Pick out every line with the word "empty" and copy it.

++++ COLLECTED MATERIAL

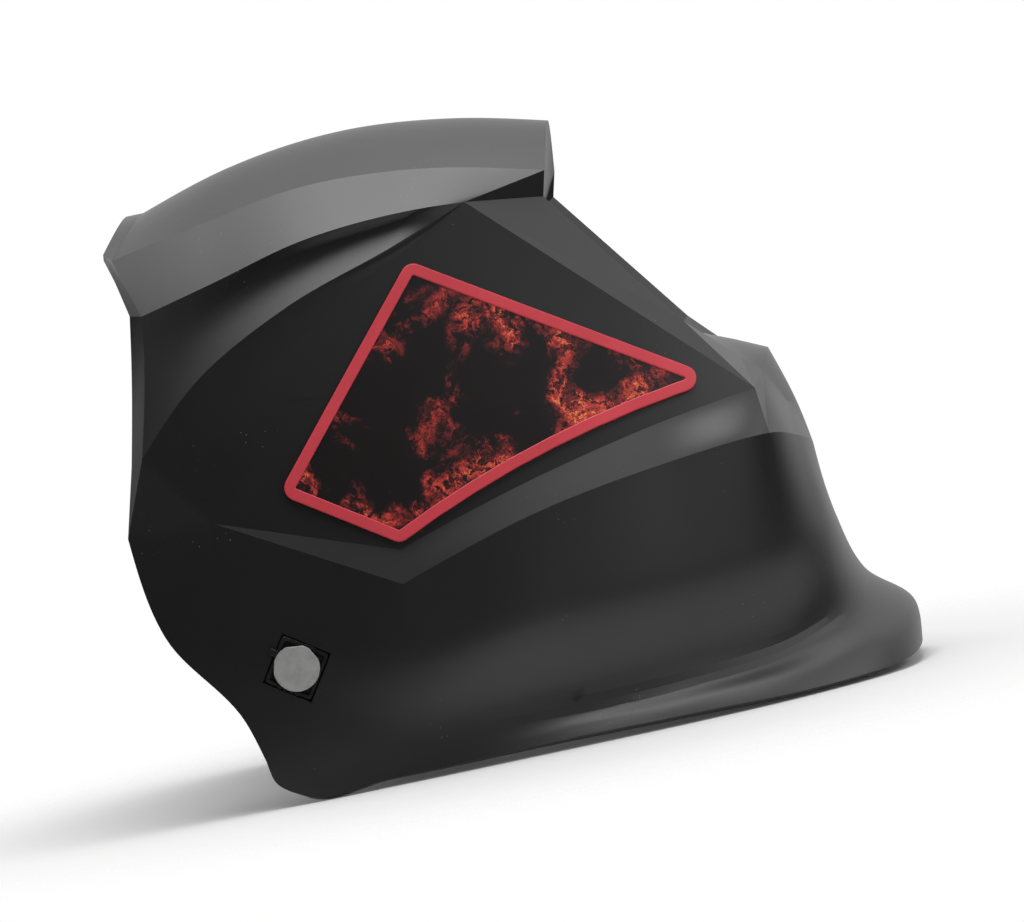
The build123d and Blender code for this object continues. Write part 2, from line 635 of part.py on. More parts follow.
def rear_pad():
    """Soft pad along the inside of the nape."""
    height = REAR_HEIGHT - 2
    outer = upright(rear_outline(-BAND_THICK / 2 - GAP), height)
    pad = outer - upright(rear_outline(-BAND_THICK / 2 - GAP - PAD_THICK, 0), height)
    keep = Pos(0, REAR_REACH - 12) * Box(120, 30, 60)
    return folded(pad & keep)


def strap_outline(margin):
    """The crown strap seen from the front: two upright sides and half an ellipse."""
    half = BAND_HALF_WIDTH - BAND_THICK / 2 - BAND_THICK + margin
    foot, shoulder = -BAND_HEIGHT / 2 + 3, BAND_HEIGHT / 2
    oval = Pos(0, shoulder) * Ellipse(half, STRAP_RISE - shoulder + margin)
    arch = oval & (Pos(0, shoulder + 100) * Rectangle(300, 200))
    return arch + Pos(0, (foot + shoulder) / 2) * Rectangle(2 * half, shoulder - foot)


def strap_block(margin, width):
    band = extrude(strap_outline(margin), width)
    return Pos(0, STRAP_BACK + width / 2) * Rot(X=90) * band


def crown_strap(side):
    """Half of the strap over the head, from one side of the band to just short of the middle."""
    below = Pos(0, 0, -1) * strap_block(0, STRAP_WIDTH)
    half = strap_block(BAND_THICK, STRAP_WIDTH) - strap_block(0, STRAP_WIDTH)
    half -= below & (Pos(0, 0, -50) * Box(300, 300, 100))
    keep = Pos(side * (BAND_HALF_WIDTH / 2 + 1), STRAP_BACK, 40) * Box(BAND_HALF_WIDTH, 40, 200)
    return folded(half & keep)


def strap_buckle():
    """Sleeve over the meeting ends of the crown strap."""
    shape = strap_block(BAND_THICK + 2.2, STRAP_WIDTH + 4) - strap_block(BAND_THICK, STRAP_WIDTH + 5)
    keep = Pos(0, STRAP_BACK, STRAP_RISE) * Box(36, 60, 40)
    return folded(shape & keep)


def arm_place(piece, side):
    return folded(piece if side < 0 else piece.mirror(Plane.YZ))


def side_arm(side):
    """Arm from the pivot back and in to the headband, with a foot shaped to the band."""
    out = -(wall_at_pivot() + ARM_FACE)
    inner = out + ARM_THICK
    web_back, web_thick, height = 23.0, 3.5, 20.0
    disc = Pos((out + inner) / 2) * Rot(Y=90) * Cylinder(KNOB_RADIUS, ARM_THICK)
    tab = Pos((out + inner) / 2, web_back / 2) * Box(ARM_THICK, web_back, height)
    band_side = -BAND_HALF_WIDTH
    web = Pos((out + band_side) / 2, web_back - web_thick / 2) * Box(band_side - out, web_thick, height)
    foot = Pos(band_side - 1, web_back - 9) * Box(6, 18, height)
    body = disc + tab + web + foot - upright(front_outline(BAND_THICK / 2), BAND_HEIGHT)
    bore = Pos((out + inner) / 2) * Rot(Y=90) * Cylinder(BOLT_RADIUS + RUNNING, ARM_THICK + 1)
    return arm_place(body - bore, side)


HOUSING = (62.0, 30.0)                    # width and height
HOUSING_DEPTH = 13.0


def ratchet_housing():
    """Box over the nape end of the rear band, with the bore for the knob."""
    width, height = HOUSING
    back = REAR_REACH + BAND_THICK / 2 + HOUSING_DEPTH
    depth = 30.0
    outline = RectangleRounded(width, height, 9)
    block = Pos(0, back, 0) * Rot(X=90) * extrude(outline, depth)
    block -= upright(rear_outline(BAND_THICK / 2), 2 * height)
    bore = Pos(0, back - 3, 0) * Rot(X=90) * Cylinder(4 + RUNNING, 8)
    return folded(block - bore)


def ratchet_knob():
    """Fluted knob behind the nape, on a stem that turns in the housing."""
    back = REAR_REACH + BAND_THICK / 2 + HOUSING_DEPTH
    depth = 12.0
    body = Pos(0, back + GAP + depth / 2, 0) * Rot(X=90) * Cylinder(RATCHET_RADIUS, depth)
    for angle in range(0, 360, 30):
        turn = math.radians(angle)
        reach = RATCHET_RADIUS + 1.5
        place = Pos(reach * math.cos(turn), back + GAP + depth / 2, reach * math.sin(turn))
        body -= place * Rot(X=90) * Cylinder(3.2, depth)
    stem = Pos(0, back + GAP / 2 - 2.5, 0) * Rot(X=90) * Cylinder(4, 5 + GAP)
    return folded(body + stem)


# ---------------------------------------------------------------- all the pieces
def mirror_pair(name, piece, left_first=False):
    """A piece of one side, and its mirror image, by name."""
    other = piece.mirror(Plane.YZ)
    left, right = (piece, other) if left_first else (other, piece)
    return {name + "_left": left, name + "_right": right}


def all_pieces():
    pieces = {
        "shell": shell(),
        "lens_carrier": lens_carrier(),
        "cover_lens_outer": cover_lens_outer(),
        "cartridge_front": cartridge_front(),
        "cartridge_rear": cartridge_rear(),
        "filter_glass": filter_glass(),
        "solar_cell": solar_cell(),
        "arc_sensor_left": arc_sensor(1),
        "arc_sensor_right": arc_sensor(-1),
        "circuit_board": circuit_board(),
        "coin_cell": coin_cell(),
        "battery_cover": battery_cover(),
        "cover_lens_inner": cover_lens_inner(),
        "test_button": test_button(),
        "mode_switch": mode_switch(),
        "latch_pin": latch_pin(),
        "cartridge_latch": cartridge_latch(),
        "headband_front": headband_front(),
        "side_arm_left": side_arm(1),
        "side_arm_right": side_arm(-1),
        "crown_strap_left": crown_strap(1),
        "crown_strap_right": crown_strap(-1),
        "strap_buckle": strap_buckle(),
        "sweatband": sweatband(),
        "rear_band": rear_band(),
        "rear_pad": rear_pad(),
        "ratchet_housing": ratchet_housing(),
        "ratchet_knob": ratchet_knob(),
    }
    for name in DIALS:
        pieces[name] = dial(name)
    pieces |= mirror_pair("badge_frame", badge_frame(), left_first=True)
    pieces |= mirror_pair("badge_insert", badge_insert(), left_first=True)
    for name, make in (("pivot_plate", pivot_plate), ("pivot_bolt", pivot_bolt),
                       ("pivot_washer", pivot_washer), ("pivot_knob", pivot_knob)):
        pieces |= mirror_pair(name, make())
    return pieces


if __name__ == "__main__":
    os.makedirs("parts", exist_ok=True)
    for name, piece in all_pieces().items():
        export_step(piece, f"parts/{name}.step")
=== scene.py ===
"""Looks of the welding helmet, as an add-on: each operator dresses one group of pieces.

Lengths are in metres in the model's own frame: +Z is up, the face looks along -Y, and the
wearer's right side is at -X. The moulded shell is drawn from the same named points as the
solid model, so that its creases lie where the solid's do.
"""

import math

import bmesh
import bpy
from bpy.props import FloatProperty, FloatVectorProperty, PointerProperty
from mathutils import Matrix, Vector
from mathutils.bvhtree import BVHTree


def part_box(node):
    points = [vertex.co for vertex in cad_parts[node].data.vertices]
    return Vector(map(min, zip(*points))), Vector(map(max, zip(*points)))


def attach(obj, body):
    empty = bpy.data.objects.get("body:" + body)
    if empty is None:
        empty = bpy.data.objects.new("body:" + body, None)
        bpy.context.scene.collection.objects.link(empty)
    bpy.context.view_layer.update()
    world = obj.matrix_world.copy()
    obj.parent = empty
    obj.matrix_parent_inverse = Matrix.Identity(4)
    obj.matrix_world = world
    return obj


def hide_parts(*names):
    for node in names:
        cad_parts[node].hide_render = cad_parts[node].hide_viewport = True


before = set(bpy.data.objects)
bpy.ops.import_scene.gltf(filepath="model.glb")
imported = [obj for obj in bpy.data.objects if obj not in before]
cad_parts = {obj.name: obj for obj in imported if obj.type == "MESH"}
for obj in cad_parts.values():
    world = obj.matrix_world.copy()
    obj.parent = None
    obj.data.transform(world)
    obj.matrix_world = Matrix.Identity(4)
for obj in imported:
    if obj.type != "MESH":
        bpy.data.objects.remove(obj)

bl_info = {
    "name": "Welding helmet dressing",
    "version": (1, 0, 0),
    "blender": (4, 5, 0),
    "location": "3D View > Sidebar > Helmet",
    "description": "Dresses the welding helmet's solids with moulded, printed, metal and padded pieces",
    "category": "Object",
}

MM = 0.001
SIDES = {"right": -1, "left": 1}


# ---------------------------------------------------------------- shader arithmetic
def plug(target, item):
    """Joins a wire to a socket, or sets the socket to a plain value."""
    if isinstance(item, Wire):
        item.tree.links.new(item.socket, target)
    else:
        target.default_value = item


PLAIN_RESULTS = ("LENGTH", "DOT_PRODUCT")


class Wire:
    """A shader socket that can be calculated with; each operation adds a Math node."""

    def __init__(self, tree, socket):
        self.tree = tree
        self.socket = socket

    def add(self, kind, operation, items, output=0):
        node = self.tree.nodes.new(kind)
        node.operation = operation
        for target, item in zip(node.inputs, items):
            plug(target, item)
        return Wire(self.tree, node.outputs[output])

    def math(self, operation, *items):
        return self.add("ShaderNodeMath", operation, items)

    def vector(self, operation, *items):
        """A Vector Math node, for places and directions; some operations give a plain number."""
        output = "Value" if operation in PLAIN_RESULTS else "Vector"
        return self.add("ShaderNodeVectorMath", operation, (self, *items), output)

    def __add__(self, other):
        return self.math("ADD", self, other)

    def __radd__(self, other):
        return self.math("ADD", other, self)

    def __sub__(self, other):
        return self.math("SUBTRACT", self, other)

    def __rsub__(self, other):
        return self.math("SUBTRACT", other, self)

    def __mul__(self, other):
        return self.math("MULTIPLY", self, other)

    def __rmul__(self, other):
        return self.math("MULTIPLY", other, self)

    def __truediv__(self, other):
        return self.math("DIVIDE", self, other)

    def __rtruediv__(self, other):
        return self.math("DIVIDE", other, self)

    def __pow__(self, other):
        return self.math("POWER", self, other)

    def __abs__(self):
        return self.math("ABSOLUTE", self)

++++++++

* **WRITTEN ANSWER**:
    empty = bpy.data.objects.get("body:" + body)
    if empty is None:
        empty = bpy.data.objects.new("body:" + body, None)
        bpy.context.scene.collection.objects.link(empty)
    obj.parent = empty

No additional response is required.